Достоевский в письме к Софье Андреевне Толстой упоминает: «Все плакали, даже немножко Тургенев. Тургенев и Анненков (последний положительно враг мне) кричали мне вслух, в восторге, что речь моя гениальная и пророческая. «Не потому, что Вы похвалили мою Лизу, говорю это», – сказал мне Тургенев».

Так ли все было? Если даже да, то прочитав пушкинскую речь Достоевского холодными глазами, Тургенев мнение свое переменил. В письме к Стасюлевичу он проговаривается: «Не знаю, кто у Вас в «В<естнике> Е<вропы>» будет писать о Пушкинских праздниках, но не мешало бы заметить ему следующее: в речи Ив. Аксакова, и во всех газетах сказано, что я совершенно покорился речи Достоевского и вполне ее одобряю. Но это не так — и я еще не закричал: «Ты победил, галилеянин!» Эта очень умная, блестящая и хитроискусная, при всей страстности, речь всецело покоится на фальши, но фальши крайне приятной для русского самолюбия»

Как же, однако, обстояло дело с речью самого Тургенева, прочитанной днем раньше?

На первый взгляд Тургенев трактует творческий путь Пушкина подобно Достоевскому: «Сперва рождение в стародворянском барском доме, потом иноземческое воспитание в лицее, влияние тогдашнего общества, проникнутого извне занесенными принципами; Вольтер, Байрон и великая народная война 12-го года; а там удаление в глубь России, погружение в народную жизнь, в народную речь, и знаменитая старушка-няня с ее эпическими рассказами…»

Но в дальнейших пассажах, Тургенев замечает, что Пушкин избежал «соблазна подделки под народный тон». Тургенев резко разделяет понятия «народ» и «нация».

«Но какой же великий поэт читается теми, кого мы называем простым народом? Немецкий простой народ не читает Гете, французский - Мольера, даже английский не читает Шекспира. Их читает — их нация. Всякое искусство есть возведение жизни в идеал: стоящие на почве обычной, ежедневной жизни остаются ниже того уровня».

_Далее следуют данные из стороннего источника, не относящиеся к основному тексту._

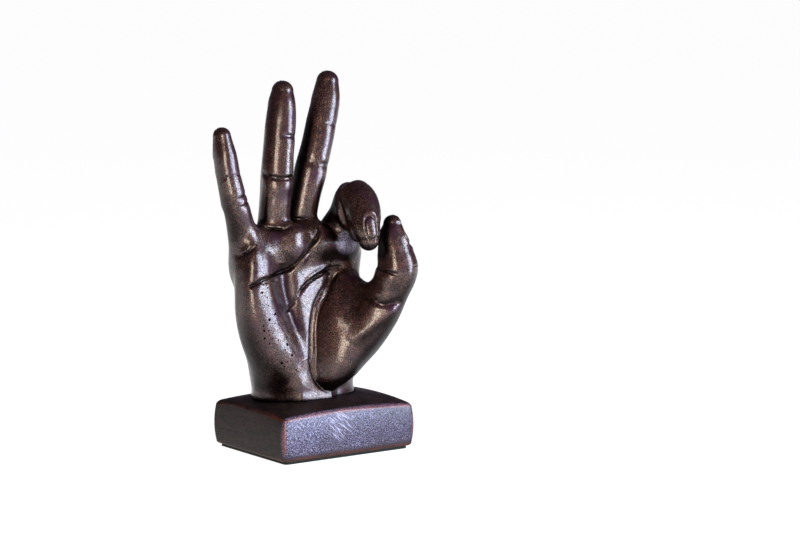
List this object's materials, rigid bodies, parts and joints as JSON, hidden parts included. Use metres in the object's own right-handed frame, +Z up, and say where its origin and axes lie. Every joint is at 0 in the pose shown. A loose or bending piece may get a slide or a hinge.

Вот она главная ошибка славянофилов, - ждать чудес нужно не от простого народа, а от лучших народных представителей. Тургенев идет дальше и прямо заявляет, что лозунг народности в культуре, как правило, выставляется слабыми племенами.

Но и Тургенев совершил ошибку, по каким-то внутренним причинам, возможно, из-за осторожности оценок, не решившись назвать Пушкина поэтом национальным.

Николай Страхов писал:

«Главный пункт, на котором остановилось общее внимание, состоял в определении той ступени, на которую Тургенев ставил Пушкина. Он признавал его вполне народным, то есть самостоятельным поэтом. Но он ставил еще другой вопрос: есть ли Пушкин поэт национальный? Национальным, по мнению оратора, может быть назван только поэт великий и всемирный; потому что если поэт вполне выражает дух своей нации, то он тем самым есть великий поэт, а потому вместе и всемирный поэт, вносящий свой вклад в сокровищницу человечества. Так поставил оратор вопрос, но поставил только затем, чтобы отказаться отвечать на него. «Я не утверждаю, – сказал он, – такого значения Пушкина, но и не осмеливаюсь отрицать его».

Достоевский же прямо, хотя бездоказательно, возвел Пушкина в ранг всемирного гения и и выиграл, ибо обществу тогдашнему требовалась очередная сиропная, шапкозакидательская сказочка.

Жить Федору Михайловичу оставалось меньше года.